ラストダンス with レッドカードの話。

多分、引退ロードというか、スター選手の現役引退へのそういった流れを「ラストダンス」って言ったのはマイケル・ジョーダンが引退する時*1が最初だったと思う。その時、ジョーダンはジャズとのNBAファイナル第6戦で最後に決定的なシュートを決めて、ブルズを2度目のスリーピート(3連覇)に導いたのを花道にシーズン終了後引退。今回、ワールドカップではジダンが引退を表明していたわけで、負ければ引退というフランスの戦いがジダンの「ラストダンス」と言われるようになっていて、自分もそこに何気なくジョーダンを重ねていたのかも知れない。
 アルゼンチンもドイツも敗れ、イタリアは予想通りに勝ち上がってきたんだけど、相手が予想したブラジルじゃなくてフランスとなって、さらにジダンの超絶テクニックに中田の引退も重なったんだと思うんだけど、ここまで来た時は勝ち負けというよりもきれいな決着―できればPKじゃなく―を僕は望んでいた。気持ちがそうなっていたんだ。予想的中とかそういう気持ちよりも。

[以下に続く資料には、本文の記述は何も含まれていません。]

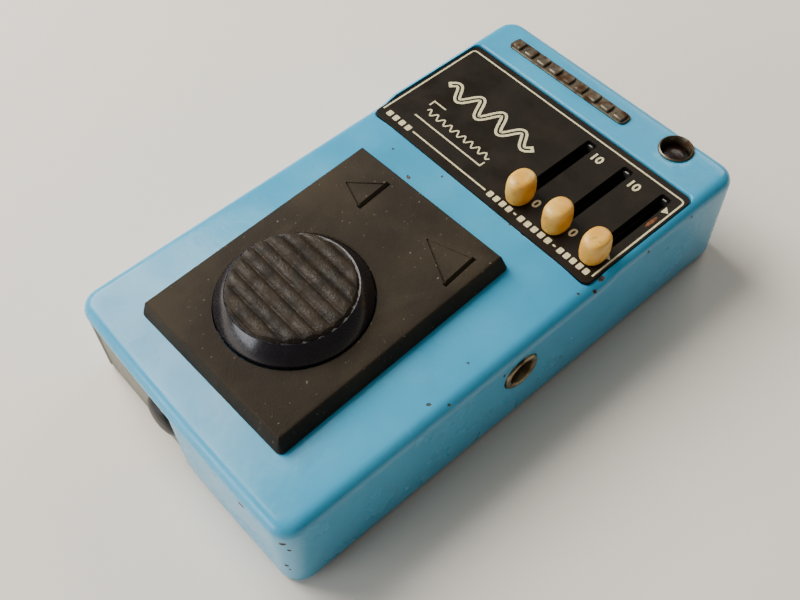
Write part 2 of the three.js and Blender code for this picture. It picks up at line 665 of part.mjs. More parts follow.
function batteryDoor() {
  const edge = clearance + 0.1;
  const bottom = baseTop + edge;
  const top = padRoofUnder - edge;
  const face = near + doorSetBack;
  const right = mouthRight - edge;
  const plate = block(hingeX, right, face, face + doorThickness, bottom, top);
  // past the hinge's ear the door reaches down over the edge of the base
  const apron = block(hingeX + earReach + edge, right, face, face + doorThickness, rimZ + edge, bottom + 1);
  const knuckle = rod('z', doorKnuckle, bottom, top, [hingeX, hingeY], 16);
  const pin = rod('z', doorPin, rimZ + 0.2, padRoofUnder + 1, [hingeX, hingeY], 12);
  add('battery_door', joined(plate, apron, knuckle, pin), 0x77756a, 0.6, 0);
  const gripX = right - gripRadius - 0.6;
  const gripBack = face - clearance;
  const profile = [
    [0, 0], [gripRadius, 0], [gripRadius, gripProud * 0.3], [gripRadius * 0.8, gripProud * 0.8], [0, gripProud],
  ].map(([radius, height]) => new THREE.Vector2(radius, height));
  const grip = new THREE.LatheGeometry(profile, 20);
  grip.rotateX(Math.PI).translate(gripX, gripBack, padRoofUnder - gripBelowRoof);
  add3('battery_door_grip', solid(grip), blackPlastic);
}

// ---------- circuit board and wiring ----------

function circuitBoard() {
  const outline = new THREE.Shape();
  const [left, right] = [-innerX + 2.4, innerX - 2.4];
  const tongue = 3.8;
  const tongueEnd = far - wall - clearance;
  const corners = [
    [left, boardNear], [right, boardNear], [right, boardFar], [lampX + tongue, boardFar],
    [lampX + tongue, tongueEnd], [lampX - tongue, tongueEnd], [lampX - tongue, boardFar], [left, boardFar],
  ];
  outline.setFromPoints(corners.map(([x, y]) => new THREE.Vector2(x, y)));
  let board = slab(outline, boardBottom, boardTop);
  for (const [name, x, y] of boardPosts) {
    board = cutFrom(board, rod('z', screwRadius + clearance, 0, 30, [x, y], 12));
    add3(`board_screw_${name}`, boardScrew(x, y, boardBottom), steel);
  }
  add('circuit_board', board, 0x6d5a2a, 0.6, 0);

  const partBottom = boardTop + clearance;
  const chips = [['chip_large', -17, lip + 13, 20], ['chip_small', -17, lip + 25, 10]];
  for (const [name, x, y, length] of chips) {
    add(name, block(x - length / 2, x + length / 2, y - 3.2, y + 3.2, partBottom, partBottom + 3.3), 0x1c1c1e, 0.5, 0);
  }
  const capacitors = [[-25, lip + 1], [-9, lip + 1], [-3, lip + 14]];
  capacitors.forEach(([x, y], index) => {
    const can = [[0, partBottom], [3, partBottom], [3, partBottom + 5.4], [2.6, partBottom + 5.9], [0, partBottom + 5.9]];
    add(`capacitor_${index + 1}`, turned(can, x, y, 16), 0x2a3a5e, 0.4, 0);
  });
}

function wiring({ farEnd, middleZ }) {
  const underBoard = boardBottom - clearance;
  const leads = [
    ['lead_battery_positive', [
      [-12, farEnd + 2.4, middleZ - 2], [-11.5, farEnd + 5, middleZ - 3.5], [-10.5, jackY + 4, rimZ + 7],
      [-10, boardNear + 2, rimZ + 8], [-10, boardNear + 5, underBoard - 3], [-10, boardNear + 5.5, underBoard],
    ], 0xa62a22],
    ['lead_battery_negative', [
      [-12, farEnd + 2.4, middleZ - 5.5], [-10, farEnd + 5, rimZ + 4.5], [-7.5, jackY + 4, rimZ + 4],
      [-7, boardNear + 2, rimZ + 6], [-7, boardNear + 5, underBoard - 3], [-7, boardNear + 5.5, underBoard],
    ], 0x1c1c1c],
    ['lead_input', [
      [17, jackY, jackZ - 7], [15, jackY + 3, jackZ - 9], [12, jackY + 8, rimZ + 7],
      [11, boardNear + 2, rimZ + 8], [11, boardNear + 5, underBoard - 2], [11, boardNear + 5.5, underBoard],
    ], 0xcfc7ac],
    ['lead_output', [
      [-18, jackY, jackZ - 7], [-18.5, jackY + 3, jackZ - 9], [-18, jackY + 8, rimZ + 7],
      [-17.5, boardNear + 2, rimZ + 8], [-17.5, boardNear + 5, underBoard - 2], [-17.5, boardNear + 5.5, underBoard],
    ], 0xcfc7ac],
    ['lead_switch', [
      [4, buttonY + 8.2, switchBoardZ + 0.6], [4, buttonY + 12, switchBoardZ], [3, jackY, rimZ + 4],
      [2, boardNear + 2, rimZ + 6], [2, boardNear + 5, underBoard - 3], [2, boardNear + 5.5, underBoard],
    ], 0x3c6a3a],
  ];
  for (const [name, points, colour] of leads) add(name, tube(points, leadRadius, 8, 20), colour, 0.6, 0);
}

enclosure();
base();
feet();
treadPad();
footswitch();
controlPanel();
for (let i = 0; i < sliderCount; i += 1) slideControl(i);
jack('input', 1);
jack('output', -1);
lamp();
badgeBar();
wiring(batteryBay());
batteryDoor();
circuitBoard();

export default pedal;
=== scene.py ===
"""A guitar effects pedal in sky-blue enamel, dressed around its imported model."""

import random
from math import atan, copysign, cos, hypot, pi, radians, sin, sqrt

import bmesh
import bpy
from mathutils import Matrix, Vector


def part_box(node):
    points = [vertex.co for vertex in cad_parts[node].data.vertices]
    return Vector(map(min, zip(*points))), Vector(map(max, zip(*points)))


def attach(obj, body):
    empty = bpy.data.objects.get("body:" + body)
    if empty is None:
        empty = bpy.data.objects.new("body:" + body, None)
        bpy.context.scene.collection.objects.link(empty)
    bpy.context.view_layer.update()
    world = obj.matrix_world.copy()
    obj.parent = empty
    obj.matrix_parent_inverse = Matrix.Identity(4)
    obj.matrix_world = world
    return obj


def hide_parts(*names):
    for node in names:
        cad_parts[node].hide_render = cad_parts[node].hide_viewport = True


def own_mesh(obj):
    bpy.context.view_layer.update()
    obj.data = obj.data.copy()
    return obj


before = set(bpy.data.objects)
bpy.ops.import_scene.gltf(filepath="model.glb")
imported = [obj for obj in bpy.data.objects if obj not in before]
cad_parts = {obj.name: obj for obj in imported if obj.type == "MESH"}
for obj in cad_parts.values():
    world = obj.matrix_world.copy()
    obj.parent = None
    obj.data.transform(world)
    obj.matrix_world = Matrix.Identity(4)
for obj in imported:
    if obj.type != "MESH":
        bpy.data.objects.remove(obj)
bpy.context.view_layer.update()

MM = 0.001


# ---- places taken from the frame, in mm


def span(node):
    """Lowest and highest corner of a CAD node."""
    low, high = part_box(node)
    return low / MM, high / MM


def middle(node):
    """The middle of a CAD node, as x, y and z."""
    low, high = span(node)
    return tuple((a + b) / 2 for a, b in zip(low, high))


def half_size(node):
    """Half of a CAD node's size, along x, y and z."""
    low, high = span(node)
    return tuple((b - a) / 2 for a, b in zip(low, high))


case_low, case_high = span("enclosure")
HALF_WIDTH = case_high.x
HALF_LENGTH = case_high.y
RIM = case_low.z
TOP = case_high.z
panel_low, panel_high = span("control_panel")
cap_low, cap_high = span("footswitch_cap")
BUTTON = (cap_low + cap_high) / 2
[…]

 朝忙しかったのでほとんど試合は見なかった。昼休みに外に出たら、夕刊のタブロイド紙が「イタリア優勝 ジダン退場」を報じていて、ジダン退場って? 激しいプレーでもやって審判に厳しく取られたんだろうと思って、この鬼畜審判、とか思っていた。遅番の社員に「決勝戦見ました? ジダン何やったんですか?」って聞いたら「頭突き。マテラッツィの胸に頭めり込んでた」と。あ然。自分は信じられなくて「えー」とか言っていたら、「ジダンは結構荒れるとこあるから」と98年大会で相手選手を踏みつけて退場になった前科があることを教えてくれた。「今回のフランスの活躍はビエラががんばったからということにする。ジダンはいなかったことにする」とまで言った。フランスにかなり肩入れしていたようで、それが頭突きで壊されたことが、たまらなく腹立たしかったみたい。「これで『やりなおしたい』と引退撤回ってことにならないっすかね」と言ったら「しないでしょ」とバッサリ。

 一夜明けて今朝のスポーツ新聞は「イタリア優勝」よりも「ジダン退場」。ラストダンスの最後がレッドカードで終わってしまったのと、イタリアは優勝したのに、マテラッツイが何と言ったのかということに注目がいってしまうのが、どこかやりきれない。
 

*1:手元にある雑誌によると98年。